PETALING JAYA: The Education Ministry needs to update guidelines for student punishment in line with today’s standards.
The National Union of the Teaching Profession (NUTP) secretary-general Wang Heng Suan said they met ministry officials in March 2017, and a year later the then government assured the public it was on track to make amendments to the guidelines.
Former deputy education minister P. Kamalanathanan said an improved version of the guidelines relating to punishment for school students was in the final stages.
“The delay in updating the guidelines may be caused by the change of government and ministers,” said Wang.

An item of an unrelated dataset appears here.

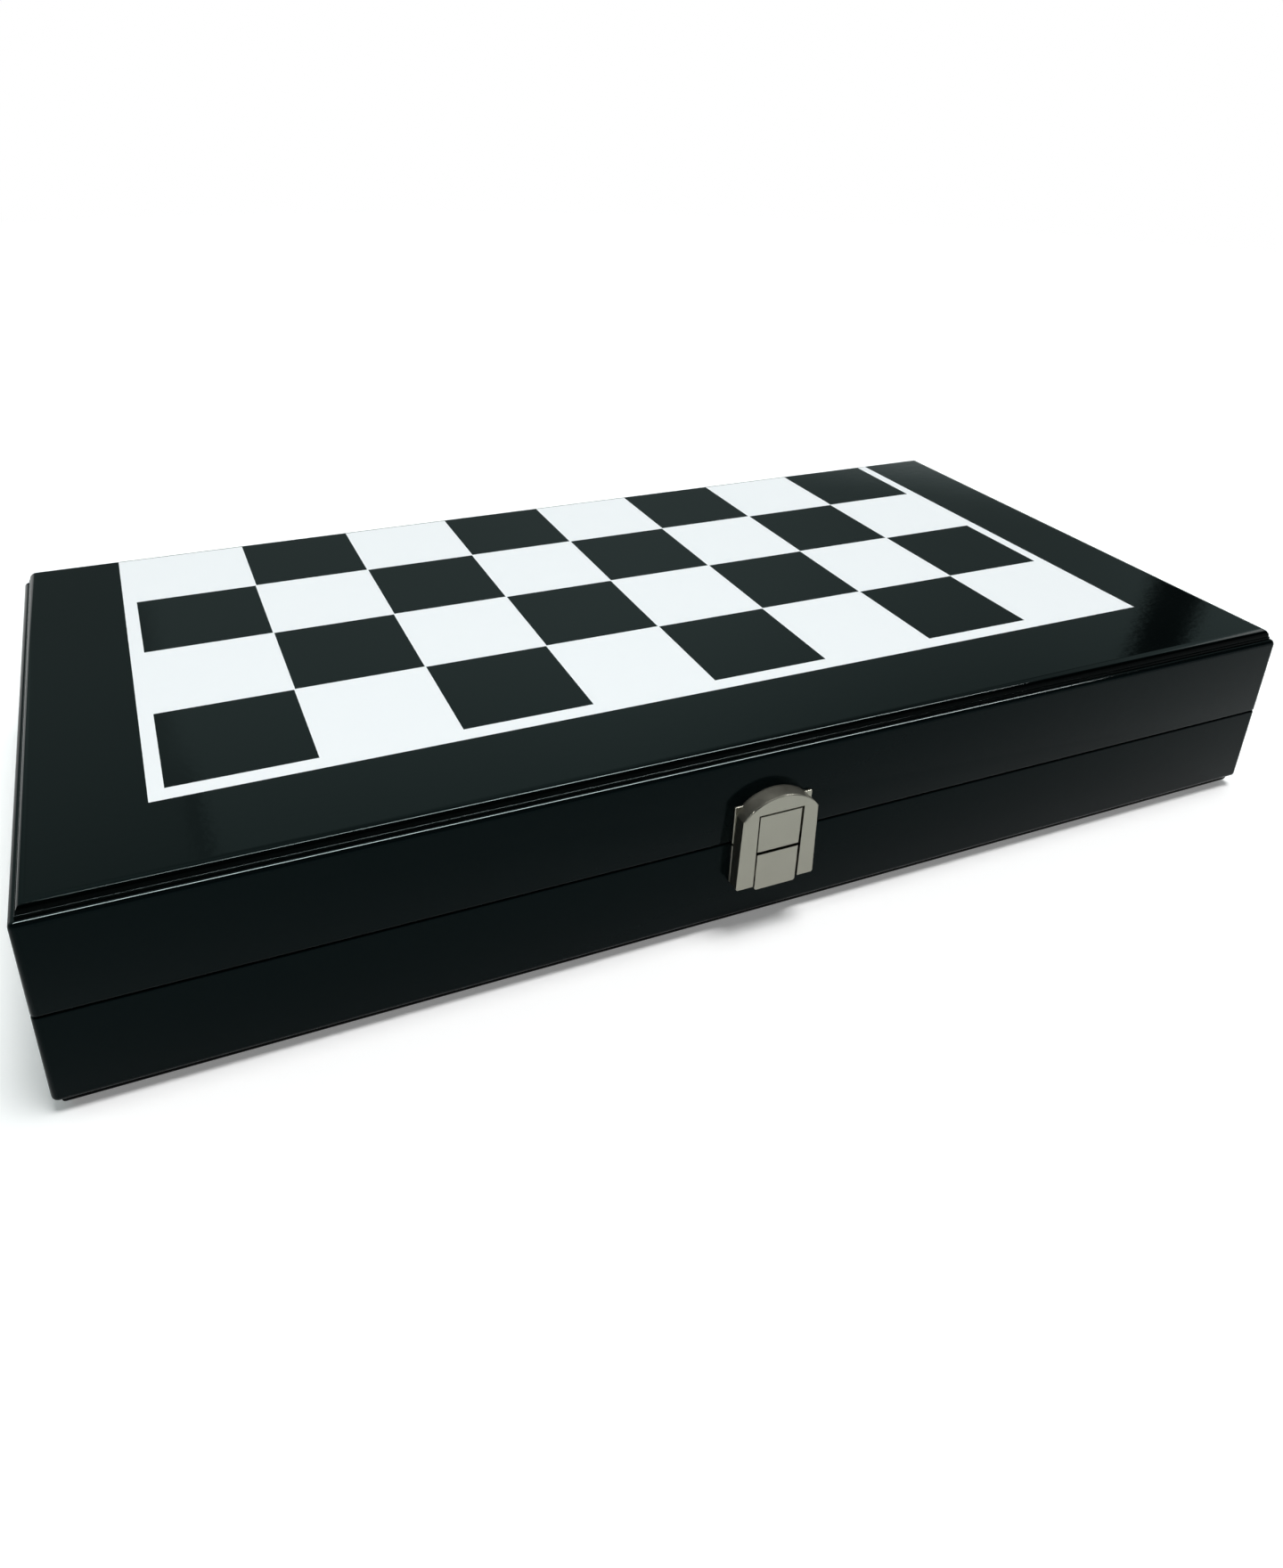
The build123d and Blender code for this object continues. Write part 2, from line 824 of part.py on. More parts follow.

He was commenting on the recent case in Kulai, Johor, where a 15-year-old student was hospitalised after she was allegedly forced to run 30 laps around a volleyball court as a form of punishment by her teacher.
The girl’s parents have met with the teacher and both parties have reconciled.
Wang said while the punishment was excessive, it was an “isolated” case.
“A teacher should know the guidelines for punishing students, and if any teacher violates them, the discipline teacher of that school should investigate.
“If there are grounds for further action, the matter should be referred to the ministry.”
He said the whole point of meting out punishment is to discipline students and build their character so that they can learn valuable life lessons.
“Back in the 1970s and 1980s, families used to comprise seven to eight people, and it was hard for parents to keep tabs on all their children.
“But it is different with today’s generation, as parents have a stronger bond with their children. Hence they are extra cautious with what teachers do,” he said.
Wang added three parties must come together to look after the interests of students – parents, teachers and society.
Parent Action Group for Education president Datin Noor Azimah Abdul Rahim said such incidents of teachers going overboard will continue to happen
if they are not reprimanded for not abiding by the guidelines.
“Guidelines have been written by the ministry.
“For instance, a student cannot be made to stand in a corner or on a chair as punishment anymore. Teachers are aware of this, but some continue to mete out such punishments because they can get away with it.
“Teachers have been guided on how best to enforce punishment. But forcing them to run 30 rounds around a volleyball court is not one of them.
“The parents have made amends with the school and teacher but what still remains is the way the punishment was imposed on the entire class. The teacher should be reprimanded for putting the students at risk.
“At the same time, school leaders should understand why students failed to complete their assignments. Forcing students to run around in the heat while wearing face masks is an archaic practice. Teachers should inspire students instead of discouraging them from learning,” said Azimah.